### Short problem
Reproduce every record below exactly as it appears.

━━━━━ Task input ━━━━━

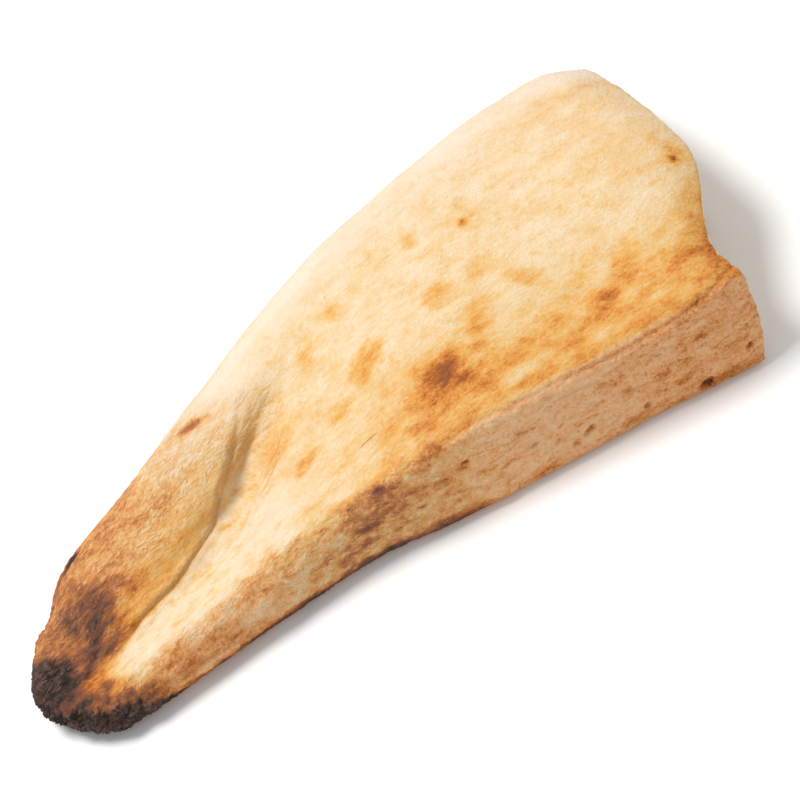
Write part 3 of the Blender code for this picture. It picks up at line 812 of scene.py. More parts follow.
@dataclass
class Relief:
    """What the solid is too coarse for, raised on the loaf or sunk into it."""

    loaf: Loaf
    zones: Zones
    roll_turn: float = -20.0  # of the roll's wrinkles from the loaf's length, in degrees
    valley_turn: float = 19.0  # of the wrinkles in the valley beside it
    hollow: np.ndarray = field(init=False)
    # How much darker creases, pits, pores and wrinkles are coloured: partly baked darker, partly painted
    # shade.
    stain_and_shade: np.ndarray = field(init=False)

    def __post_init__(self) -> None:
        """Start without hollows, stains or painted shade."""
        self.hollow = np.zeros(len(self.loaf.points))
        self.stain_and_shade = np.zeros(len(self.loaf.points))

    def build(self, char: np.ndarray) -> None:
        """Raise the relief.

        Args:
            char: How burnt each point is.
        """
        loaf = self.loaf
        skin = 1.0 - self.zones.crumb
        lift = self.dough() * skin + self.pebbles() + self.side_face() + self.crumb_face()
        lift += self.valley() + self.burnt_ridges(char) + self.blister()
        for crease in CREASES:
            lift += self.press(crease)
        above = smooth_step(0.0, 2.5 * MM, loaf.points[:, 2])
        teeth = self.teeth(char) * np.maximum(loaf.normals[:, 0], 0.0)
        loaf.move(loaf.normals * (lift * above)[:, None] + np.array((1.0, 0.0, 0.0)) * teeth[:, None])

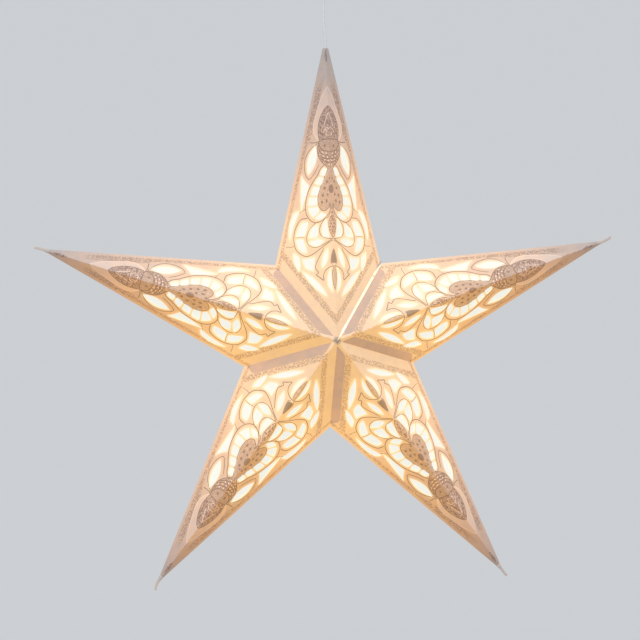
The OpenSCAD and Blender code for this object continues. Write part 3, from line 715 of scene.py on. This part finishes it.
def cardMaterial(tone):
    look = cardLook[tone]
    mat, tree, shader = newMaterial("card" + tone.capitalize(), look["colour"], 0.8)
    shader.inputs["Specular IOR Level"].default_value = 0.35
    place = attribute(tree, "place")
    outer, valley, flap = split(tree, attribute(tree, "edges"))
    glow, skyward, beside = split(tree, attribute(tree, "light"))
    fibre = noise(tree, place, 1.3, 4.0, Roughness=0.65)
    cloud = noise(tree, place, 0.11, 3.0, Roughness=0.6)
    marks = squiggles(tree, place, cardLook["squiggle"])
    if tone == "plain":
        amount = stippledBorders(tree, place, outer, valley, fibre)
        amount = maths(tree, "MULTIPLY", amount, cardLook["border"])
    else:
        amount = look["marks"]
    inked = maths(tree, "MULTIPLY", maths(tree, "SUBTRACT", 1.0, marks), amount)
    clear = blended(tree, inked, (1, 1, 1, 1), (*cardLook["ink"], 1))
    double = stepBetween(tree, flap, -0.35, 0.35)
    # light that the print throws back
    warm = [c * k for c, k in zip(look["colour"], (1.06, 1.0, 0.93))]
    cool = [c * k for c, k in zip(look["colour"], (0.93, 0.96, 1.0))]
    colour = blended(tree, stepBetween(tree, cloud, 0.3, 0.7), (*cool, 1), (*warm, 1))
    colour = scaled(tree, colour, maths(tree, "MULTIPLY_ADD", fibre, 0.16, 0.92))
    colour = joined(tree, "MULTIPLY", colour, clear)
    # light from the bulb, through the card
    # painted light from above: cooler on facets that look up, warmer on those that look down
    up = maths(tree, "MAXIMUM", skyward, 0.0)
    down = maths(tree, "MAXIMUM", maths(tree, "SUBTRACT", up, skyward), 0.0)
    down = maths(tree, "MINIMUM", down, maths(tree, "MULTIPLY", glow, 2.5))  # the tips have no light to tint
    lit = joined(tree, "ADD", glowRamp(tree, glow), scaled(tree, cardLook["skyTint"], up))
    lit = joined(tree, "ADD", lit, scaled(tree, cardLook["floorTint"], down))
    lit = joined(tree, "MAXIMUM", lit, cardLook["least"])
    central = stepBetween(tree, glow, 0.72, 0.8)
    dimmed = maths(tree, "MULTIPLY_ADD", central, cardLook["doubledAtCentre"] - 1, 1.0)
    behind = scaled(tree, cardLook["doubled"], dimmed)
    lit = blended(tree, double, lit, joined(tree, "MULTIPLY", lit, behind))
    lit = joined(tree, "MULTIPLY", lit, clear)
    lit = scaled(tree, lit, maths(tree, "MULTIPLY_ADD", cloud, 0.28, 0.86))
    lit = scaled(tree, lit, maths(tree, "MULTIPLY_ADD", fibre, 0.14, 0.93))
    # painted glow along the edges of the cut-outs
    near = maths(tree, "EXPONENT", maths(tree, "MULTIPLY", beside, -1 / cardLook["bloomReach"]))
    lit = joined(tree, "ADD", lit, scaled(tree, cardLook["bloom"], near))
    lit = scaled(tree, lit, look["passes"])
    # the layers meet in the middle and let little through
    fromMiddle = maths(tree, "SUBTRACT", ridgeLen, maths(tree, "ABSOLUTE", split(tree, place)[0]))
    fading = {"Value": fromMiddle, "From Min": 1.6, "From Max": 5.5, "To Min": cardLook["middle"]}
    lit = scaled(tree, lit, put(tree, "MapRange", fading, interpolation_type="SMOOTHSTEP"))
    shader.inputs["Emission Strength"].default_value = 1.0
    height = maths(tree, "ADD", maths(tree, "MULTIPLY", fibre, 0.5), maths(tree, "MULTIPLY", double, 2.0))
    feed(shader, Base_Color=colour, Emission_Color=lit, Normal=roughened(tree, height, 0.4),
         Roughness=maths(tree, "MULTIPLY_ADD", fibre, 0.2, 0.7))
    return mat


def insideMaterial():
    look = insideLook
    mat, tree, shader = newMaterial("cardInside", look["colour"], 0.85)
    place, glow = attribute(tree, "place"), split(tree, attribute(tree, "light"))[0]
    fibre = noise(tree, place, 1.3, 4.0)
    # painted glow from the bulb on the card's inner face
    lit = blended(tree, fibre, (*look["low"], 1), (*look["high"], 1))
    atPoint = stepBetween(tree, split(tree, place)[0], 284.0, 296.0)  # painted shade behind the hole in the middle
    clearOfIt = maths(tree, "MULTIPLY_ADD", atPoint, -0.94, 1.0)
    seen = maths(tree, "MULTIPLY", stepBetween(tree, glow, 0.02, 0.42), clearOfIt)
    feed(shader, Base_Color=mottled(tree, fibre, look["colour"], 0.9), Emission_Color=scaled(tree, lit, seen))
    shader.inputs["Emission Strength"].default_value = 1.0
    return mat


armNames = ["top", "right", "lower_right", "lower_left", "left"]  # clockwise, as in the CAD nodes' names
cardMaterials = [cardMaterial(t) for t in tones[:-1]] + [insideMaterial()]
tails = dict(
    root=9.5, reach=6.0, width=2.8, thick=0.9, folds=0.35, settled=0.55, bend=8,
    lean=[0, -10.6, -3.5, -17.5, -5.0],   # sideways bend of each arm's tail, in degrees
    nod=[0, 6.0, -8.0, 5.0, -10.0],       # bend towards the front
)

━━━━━

### Finished answer
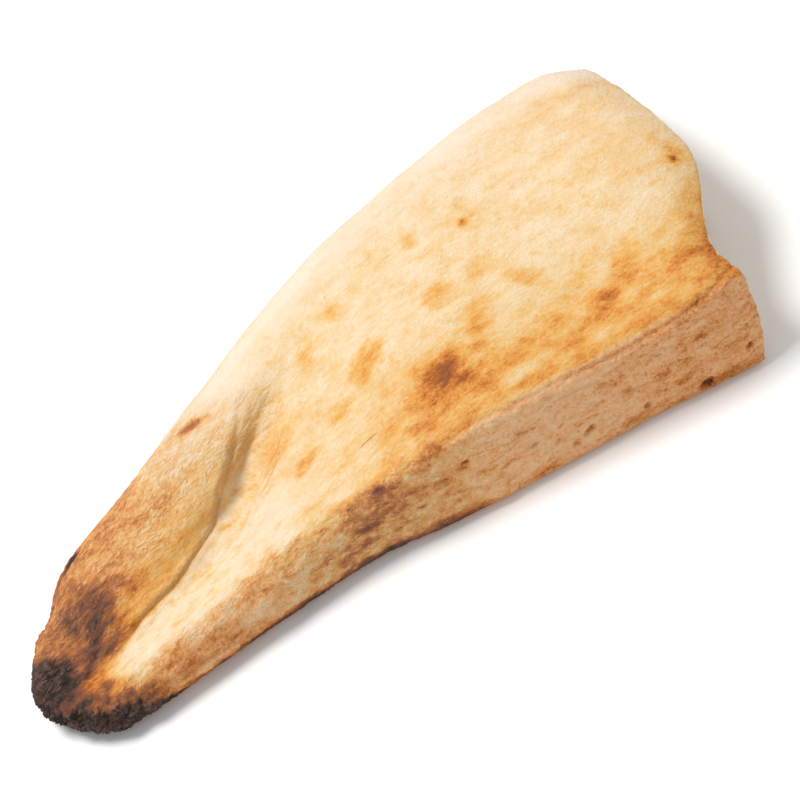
Write part 3 of the Blender code for this picture. It picks up at line 812 of scene.py. More parts follow.
@dataclass
class Relief:
    """What the solid is too coarse for, raised on the loaf or sunk into it."""

    loaf: Loaf
    zones: Zones
    roll_turn: float = -20.0  # of the roll's wrinkles from the loaf's length, in degrees
    valley_turn: float = 19.0  # of the wrinkles in the valley beside it
    hollow: np.ndarray = field(init=False)
    # How much darker creases, pits, pores and wrinkles are coloured: partly baked darker, partly painted
    # shade.
    stain_and_shade: np.ndarray = field(init=False)

    def __post_init__(self) -> None:
        """Start without hollows, stains or painted shade."""
        self.hollow = np.zeros(len(self.loaf.points))
        self.stain_and_shade = np.zeros(len(self.loaf.points))

    def build(self, char: np.ndarray) -> None:
        """Raise the relief.

        Args:
            char: How burnt each point is.
        """
        loaf = self.loaf
        skin = 1.0 - self.zones.crumb
        lift = self.dough() * skin + self.pebbles() + self.side_face() + self.crumb_face()
        lift += self.valley() + self.burnt_ridges(char) + self.blister()
        for crease in CREASES:
            lift += self.press(crease)
        above = smooth_step(0.0, 2.5 * MM, loaf.points[:, 2])
        teeth = self.teeth(char) * np.maximum(loaf.normals[:, 0], 0.0)
        loaf.move(loaf.normals * (lift * above)[:, None] + np.array((1.0, 0.0, 0.0)) * teeth[:, None])

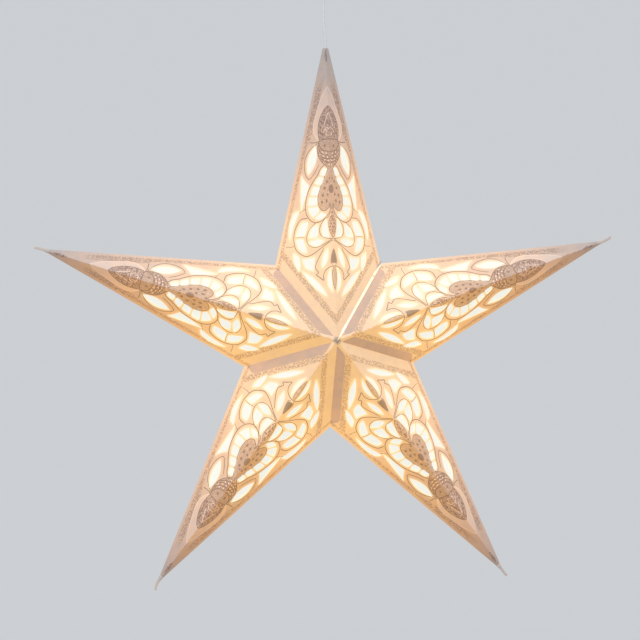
The OpenSCAD and Blender code for this object continues. Write part 3, from line 715 of scene.py on. This part finishes it.
def cardMaterial(tone):
    look = cardLook[tone]
    mat, tree, shader = newMaterial("card" + tone.capitalize(), look["colour"], 0.8)
    shader.inputs["Specular IOR Level"].default_value = 0.35
    place = attribute(tree, "place")
    outer, valley, flap = split(tree, attribute(tree, "edges"))
    glow, skyward, beside = split(tree, attribute(tree, "light"))
    fibre = noise(tree, place, 1.3, 4.0, Roughness=0.65)
    cloud = noise(tree, place, 0.11, 3.0, Roughness=0.6)
    marks = squiggles(tree, place, cardLook["squiggle"])
    if tone == "plain":
        amount = stippledBorders(tree, place, outer, valley, fibre)
        amount = maths(tree, "MULTIPLY", amount, cardLook["border"])
    else:
        amount = look["marks"]
    inked = maths(tree, "MULTIPLY", maths(tree, "SUBTRACT", 1.0, marks), amount)
    clear = blended(tree, inked, (1, 1, 1, 1), (*cardLook["ink"], 1))
    double = stepBetween(tree, flap, -0.35, 0.35)
    # light that the print throws back
    warm = [c * k for c, k in zip(look["colour"], (1.06, 1.0, 0.93))]
    cool = [c * k for c, k in zip(look["colour"], (0.93, 0.96, 1.0))]
    colour = blended(tree, stepBetween(tree, cloud, 0.3, 0.7), (*cool, 1), (*warm, 1))
    colour = scaled(tree, colour, maths(tree, "MULTIPLY_ADD", fibre, 0.16, 0.92))
    colour = joined(tree, "MULTIPLY", colour, clear)
    # light from the bulb, through the card
    # painted light from above: cooler on facets that look up, warmer on those that look down
    up = maths(tree, "MAXIMUM", skyward, 0.0)
    down = maths(tree, "MAXIMUM", maths(tree, "SUBTRACT", up, skyward), 0.0)
    down = maths(tree, "MINIMUM", down, maths(tree, "MULTIPLY", glow, 2.5))  # the tips have no light to tint
    lit = joined(tree, "ADD", glowRamp(tree, glow), scaled(tree, cardLook["skyTint"], up))
    lit = joined(tree, "ADD", lit, scaled(tree, cardLook["floorTint"], down))
    lit = joined(tree, "MAXIMUM", lit, cardLook["least"])
    central = stepBetween(tree, glow, 0.72, 0.8)
    dimmed = maths(tree, "MULTIPLY_ADD", central, cardLook["doubledAtCentre"] - 1, 1.0)
    behind = scaled(tree, cardLook["doubled"], dimmed)
    lit = blended(tree, double, lit, joined(tree, "MULTIPLY", lit, behind))
    lit = joined(tree, "MULTIPLY", lit, clear)
    lit = scaled(tree, lit, maths(tree, "MULTIPLY_ADD", cloud, 0.28, 0.86))
    lit = scaled(tree, lit, maths(tree, "MULTIPLY_ADD", fibre, 0.14, 0.93))
    # painted glow along the edges of the cut-outs
    near = maths(tree, "EXPONENT", maths(tree, "MULTIPLY", beside, -1 / cardLook["bloomReach"]))
    lit = joined(tree, "ADD", lit, scaled(tree, cardLook["bloom"], near))
    lit = scaled(tree, lit, look["passes"])
    # the layers meet in the middle and let little through
    fromMiddle = maths(tree, "SUBTRACT", ridgeLen, maths(tree, "ABSOLUTE", split(tree, place)[0]))
    fading = {"Value": fromMiddle, "From Min": 1.6, "From Max": 5.5, "To Min": cardLook["middle"]}
    lit = scaled(tree, lit, put(tree, "MapRange", fading, interpolation_type="SMOOTHSTEP"))
    shader.inputs["Emission Strength"].default_value = 1.0
    height = maths(tree, "ADD", maths(tree, "MULTIPLY", fibre, 0.5), maths(tree, "MULTIPLY", double, 2.0))
    feed(shader, Base_Color=colour, Emission_Color=lit, Normal=roughened(tree, height, 0.4),
         Roughness=maths(tree, "MULTIPLY_ADD", fibre, 0.2, 0.7))
    return mat


def insideMaterial():
    look = insideLook
    mat, tree, shader = newMaterial("cardInside", look["colour"], 0.85)
    place, glow = attribute(tree, "place"), split(tree, attribute(tree, "light"))[0]
    fibre = noise(tree, place, 1.3, 4.0)
    # painted glow from the bulb on the card's inner face
    lit = blended(tree, fibre, (*look["low"], 1), (*look["high"], 1))
    atPoint = stepBetween(tree, split(tree, place)[0], 284.0, 296.0)  # painted shade behind the hole in the middle
    clearOfIt = maths(tree, "MULTIPLY_ADD", atPoint, -0.94, 1.0)
    seen = maths(tree, "MULTIPLY", stepBetween(tree, glow, 0.02, 0.42), clearOfIt)
    feed(shader, Base_Color=mottled(tree, fibre, look["colour"], 0.9), Emission_Color=scaled(tree, lit, seen))
    shader.inputs["Emission Strength"].default_value = 1.0
    return mat


armNames = ["top", "right", "lower_right", "lower_left", "left"]  # clockwise, as in the CAD nodes' names
cardMaterials = [cardMaterial(t) for t in tones[:-1]] + [insideMaterial()]
tails = dict(
    root=9.5, reach=6.0, width=2.8, thick=0.9, folds=0.35, settled=0.55, bend=8,
    lean=[0, -10.6, -3.5, -17.5, -5.0],   # sideways bend of each arm's tail, in degrees
    nod=[0, 6.0, -8.0, 5.0, -10.0],       # bend towards the front
)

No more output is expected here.